▶ Exercise task
Quote the lines exactly, starting with the line that contains "Keep writing the" and ending with the line that contains "return Part.makeCylinder(drum_radius, end", and leave out all other lines.

Scripts that build objects
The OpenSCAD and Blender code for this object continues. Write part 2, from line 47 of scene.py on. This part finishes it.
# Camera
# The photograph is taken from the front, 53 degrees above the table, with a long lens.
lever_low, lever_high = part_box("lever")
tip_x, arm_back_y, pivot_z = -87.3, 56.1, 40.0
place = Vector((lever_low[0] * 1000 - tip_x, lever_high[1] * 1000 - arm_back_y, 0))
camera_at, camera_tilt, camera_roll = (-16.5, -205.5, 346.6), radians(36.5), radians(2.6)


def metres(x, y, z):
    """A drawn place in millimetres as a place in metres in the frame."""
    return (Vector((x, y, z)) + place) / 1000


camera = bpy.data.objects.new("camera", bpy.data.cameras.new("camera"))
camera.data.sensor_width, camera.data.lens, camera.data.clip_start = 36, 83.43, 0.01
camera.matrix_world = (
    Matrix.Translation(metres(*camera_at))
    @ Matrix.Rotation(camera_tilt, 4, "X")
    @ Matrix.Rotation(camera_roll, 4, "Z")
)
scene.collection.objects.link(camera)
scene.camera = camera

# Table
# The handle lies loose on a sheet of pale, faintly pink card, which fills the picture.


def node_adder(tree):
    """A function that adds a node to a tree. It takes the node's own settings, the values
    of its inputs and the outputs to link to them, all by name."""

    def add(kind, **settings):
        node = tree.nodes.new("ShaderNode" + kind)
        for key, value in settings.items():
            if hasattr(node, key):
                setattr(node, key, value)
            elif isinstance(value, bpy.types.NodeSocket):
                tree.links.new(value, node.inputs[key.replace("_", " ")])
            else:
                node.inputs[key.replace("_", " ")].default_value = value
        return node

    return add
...
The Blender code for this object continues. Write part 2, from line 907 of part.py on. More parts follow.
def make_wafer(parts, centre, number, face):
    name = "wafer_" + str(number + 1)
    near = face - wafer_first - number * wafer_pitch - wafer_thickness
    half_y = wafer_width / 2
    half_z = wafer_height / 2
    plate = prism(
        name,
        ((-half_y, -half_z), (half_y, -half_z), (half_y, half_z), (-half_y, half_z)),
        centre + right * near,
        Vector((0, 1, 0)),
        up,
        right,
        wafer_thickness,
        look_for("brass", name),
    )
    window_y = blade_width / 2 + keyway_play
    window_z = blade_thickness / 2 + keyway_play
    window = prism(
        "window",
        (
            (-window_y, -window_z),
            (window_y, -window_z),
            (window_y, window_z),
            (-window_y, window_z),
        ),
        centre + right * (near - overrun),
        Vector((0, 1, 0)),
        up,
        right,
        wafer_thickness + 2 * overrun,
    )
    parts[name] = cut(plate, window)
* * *
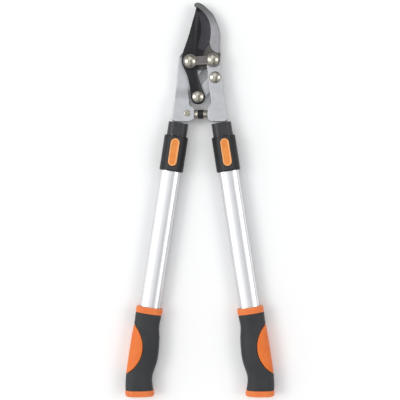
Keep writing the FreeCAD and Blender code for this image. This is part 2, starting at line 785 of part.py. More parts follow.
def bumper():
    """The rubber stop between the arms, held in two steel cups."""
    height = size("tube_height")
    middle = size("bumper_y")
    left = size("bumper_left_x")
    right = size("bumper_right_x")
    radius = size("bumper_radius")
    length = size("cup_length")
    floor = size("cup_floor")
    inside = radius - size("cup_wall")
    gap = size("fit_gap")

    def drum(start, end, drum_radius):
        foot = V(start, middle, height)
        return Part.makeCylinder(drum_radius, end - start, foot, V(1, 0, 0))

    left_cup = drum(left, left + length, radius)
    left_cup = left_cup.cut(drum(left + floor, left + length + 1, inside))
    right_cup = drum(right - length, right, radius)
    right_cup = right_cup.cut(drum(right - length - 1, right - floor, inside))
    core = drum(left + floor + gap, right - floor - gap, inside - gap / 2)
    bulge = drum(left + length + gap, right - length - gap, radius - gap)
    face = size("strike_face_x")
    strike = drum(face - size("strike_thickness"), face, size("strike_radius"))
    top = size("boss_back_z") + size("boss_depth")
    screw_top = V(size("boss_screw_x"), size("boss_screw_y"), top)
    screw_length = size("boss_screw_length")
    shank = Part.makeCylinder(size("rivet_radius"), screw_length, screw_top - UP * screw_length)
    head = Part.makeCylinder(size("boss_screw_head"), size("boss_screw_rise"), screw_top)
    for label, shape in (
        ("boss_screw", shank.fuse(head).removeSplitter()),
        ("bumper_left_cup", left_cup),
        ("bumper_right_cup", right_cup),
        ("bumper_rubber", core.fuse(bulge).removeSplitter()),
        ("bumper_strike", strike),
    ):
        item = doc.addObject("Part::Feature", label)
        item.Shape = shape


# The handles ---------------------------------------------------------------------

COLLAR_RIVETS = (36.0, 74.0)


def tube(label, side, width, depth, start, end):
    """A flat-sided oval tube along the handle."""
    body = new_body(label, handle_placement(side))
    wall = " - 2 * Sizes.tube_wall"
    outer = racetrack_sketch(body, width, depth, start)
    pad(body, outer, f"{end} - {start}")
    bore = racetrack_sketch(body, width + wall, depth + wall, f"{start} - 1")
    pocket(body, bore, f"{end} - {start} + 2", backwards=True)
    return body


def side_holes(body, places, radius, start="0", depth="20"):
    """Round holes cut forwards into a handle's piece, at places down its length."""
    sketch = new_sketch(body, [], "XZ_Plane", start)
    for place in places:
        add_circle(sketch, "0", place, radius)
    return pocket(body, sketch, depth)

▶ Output
Keep writing the FreeCAD and Blender code for this image. This is part 2, starting at line 785 of part.py. More parts follow.
def bumper():
    """The rubber stop between the arms, held in two steel cups."""
    height = size("tube_height")
    middle = size("bumper_y")
    left = size("bumper_left_x")
    right = size("bumper_right_x")
    radius = size("bumper_radius")
    length = size("cup_length")
    floor = size("cup_floor")
    inside = radius - size("cup_wall")
    gap = size("fit_gap")

    def drum(start, end, drum_radius):
        foot = V(start, middle, height)
        return Part.makeCylinder(drum_radius, end - start, foot, V(1, 0, 0))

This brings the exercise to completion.